Politicians should just come out and say this to the people. Oh you can't afford a house? Oh you cant afford healthcare? But we are the richest country in the world. And the system is fair. It means you didn't earn it. Duh.
Communism is control of the economy via government owning the businesses. What you are describing is taxes in a free market system. They are not the same thing, and being convinced they are is the majority of the problem.
> If you are referring to taking wealth by force from people that earned it and giving to people that didn't earn it, yes it's 'communist'.
Like taking money generated by the labourer and giving it to the company owners to share with their idle families? And threatening unemployment and precariousness/homelessness for those who disagree? This seems to have failed again indeed
Indeed. Taxation is as old as civilization. Civilization is built on taxation. The first writing systems, the first numbers, the first money, it was all invented to enable taxation. People should finally quit being so childish about this. Unless you want to go back to the stone age, taxation is unavoidable.
> China systematically undercuts our industries with slave labor
By this argument isn't America undercutting Europe by taxing companies less and being ok with less worker rights?
> China is already at war with us
Who is us here? Because you are threatening a takeover of Greenland and giving up Ukraine to Russia. Not to mention tariffing and threatening your closest allies.
> By this argument isn't America undercutting Europe by taxing companies less and being ok with less worker rights?
We, at least until Trump, got the US military keeping Russia out of Europe and dealing with a whole lot of other bullshit we were too frugal to deal with on our own on the global stage.
> Who is us here? Because you are threatening a takeover of Greenland and giving up Ukraine to Russia. Not to mention tariffing and threatening your closest allies.
Europe, that should be obvious from context.
> Per capita co2 emissions
CO2 is one thing, but the time that the Western world had smog events like China had up until their Olympic Games is decades in the past.

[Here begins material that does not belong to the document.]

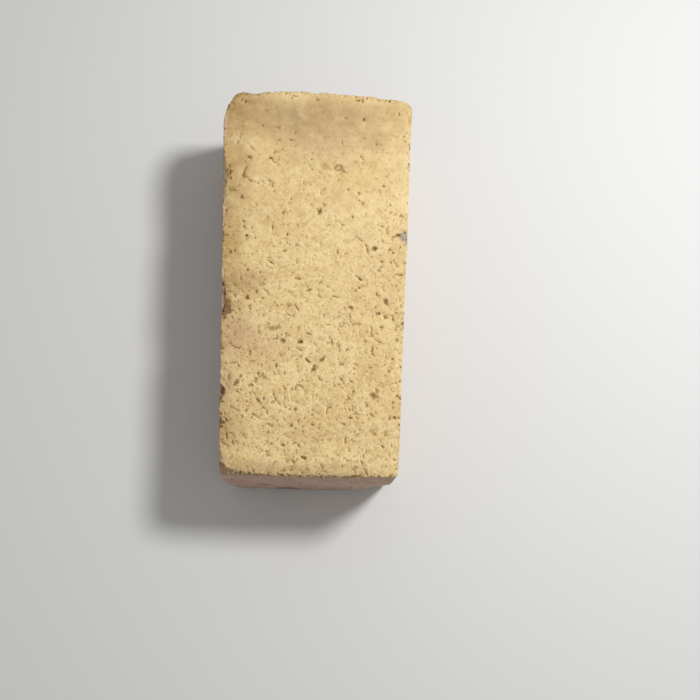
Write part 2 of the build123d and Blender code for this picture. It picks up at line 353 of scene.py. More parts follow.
def bow_end(block, bow, end):
    """Divide an end's level edges into columns, and set each column at its place."""
    half = half_width(end * LENGTH / 2)

    def on_end(corners):
        return all(abs(corner.y - end * LENGTH / 2) < NEAR for corner in corners)

    pick(block, "EDGE", lambda corners: on_end(corners) and abs(corners[0].z - corners[1].z) < NEAR)
    bpy.ops.mesh.subdivide(number_cuts=len(bow) - 2)
    even = [half * (2 * column / (len(bow) - 1) - 1) for column in range(len(bow))]
    columns = []
    shape = bmesh.from_edit_mesh(block.data)
    for vertex in shape.verts:
        if on_end([vertex.co]):
            nearest = min(range(len(bow)), key=lambda column: abs(even[column] - vertex.co.x))
            columns.append((vertex.index, nearest))
    for column, (place, setback) in enumerate(bow):
        bpy.ops.mesh.select_all(action="DESELECT")
        shape = bmesh.from_edit_mesh(block.data)
        shape.verts.ensure_lookup_table()
        for index, nearest in columns:
            if nearest == column:
                shape.verts[index].select_set(True)
        shape.select_flush_mode()
        bmesh.update_edit_mesh(block.data)
        across = max(-half, min(half, place * MM)) - even[column]
        bpy.ops.transform.translate(value=(across, -end * setback * MM, 0))


def pressed_block():
    """A cube drawn out to the brick's size, tapered, its ends bowed and its corners worn."""
    bpy.ops.object.select_all(action="DESELECT")
    bpy.ops.mesh.primitive_cube_add(
        size=1, location=(0, 0, THICKNESS / 2), scale=(NARROW_END, LENGTH, THICKNESS)
    )
    block = bpy.context.object
    block.name = "fired_clay"
    bpy.ops.object.transform_apply()
    bpy.ops.object.mode_set(mode="EDIT")
    pick(block, "FACE", lambda corners: all(corner.y > 0 for corner in corners))
    bpy.ops.transform.resize(
        value=(WIDE_END / NARROW_END, 1, 1), center_override=(0, LENGTH / 2, THICKNESS / 2)
    )
    bow_end(block, WIDE_END_BOW, 1)
    bow_end(block, NARROW_END_BOW, -1)
    for side, end, radius in UPRIGHT_CORNERS:
        reach = half_width(end * LENGTH / 2) - CORNER_SLACK
        pick(
            block,
            "EDGE",
            lambda corners: abs(corners[0].z - corners[1].z) > THICKNESS / 2
            and all(side * corner.x > reach and end * corner.y > 0 for corner in corners),
        )
        bpy.ops.mesh.bevel(offset=radius * MM, segments=CORNER_FLATS, affect="EDGES")
    for side, end, level, across, along, up in BROKEN_CORNERS:
        corner = Vector((side * half_width(end * LENGTH / 2), end * LENGTH / 2, THICKNESS * (level > 0)))
        corner.y = end_at(corner.x, end)
        outward = Vector((side / across, end / along, level / up)).normalized()
        bpy.ops.mesh.select_all(action="SELECT")
        on_break = corner - Vector((side * across * MM, 0, 0))
        bpy.ops.mesh.bisect(plane_co=on_break, plane_no=outward, use_fill=True, clear_outer=True)
    bpy.ops.mesh.select_all(action="SELECT")
    bpy.ops.mesh.normals_make_consistent(inside=False)
    bpy.ops.object.mode_set(mode="OBJECT")
    return block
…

Besides, China's per-capita emissions are driven down by the fact that they still have a lot of utterly poor people that barely cause any emissions.
> the time that the Western world had smog events like China had up until their Olympic Games is decades in the past.
China has actually made very significant efforts to reduce smog, and there's been a huge improvement in the last 10 years. There's still way more smog than in the US or Western Europe, but it's gotten dramatically better, and it will probably continue to get better.
> We, at least until Trump, got the US military keeping Russia out of Europe and dealing with a whole lot of other bullshit we were too frugal to deal with on our own on the global stage.
Well we have Trump now.
> Europe, that should be obvious from context.
There is no "we" if you threaten to invade land and treat us like enemies. I thought the sarcasm was obvious.
> CO2 is one thing, but the time that the Western world had smog events like China had up until their Olympic Games is decades in the past.
How many decades of pollution did the USA emit developing through the last century while Asia didn't because they were insanely poor because of war and colonisation?
> Besides, China's per-capita emissions are driven down by the fact that they still have a lot of utterly poor people that barely cause any emissions.
Germany has a per capita co2 emission rate of 8.01 so even lower than China. The USA is at 14.21.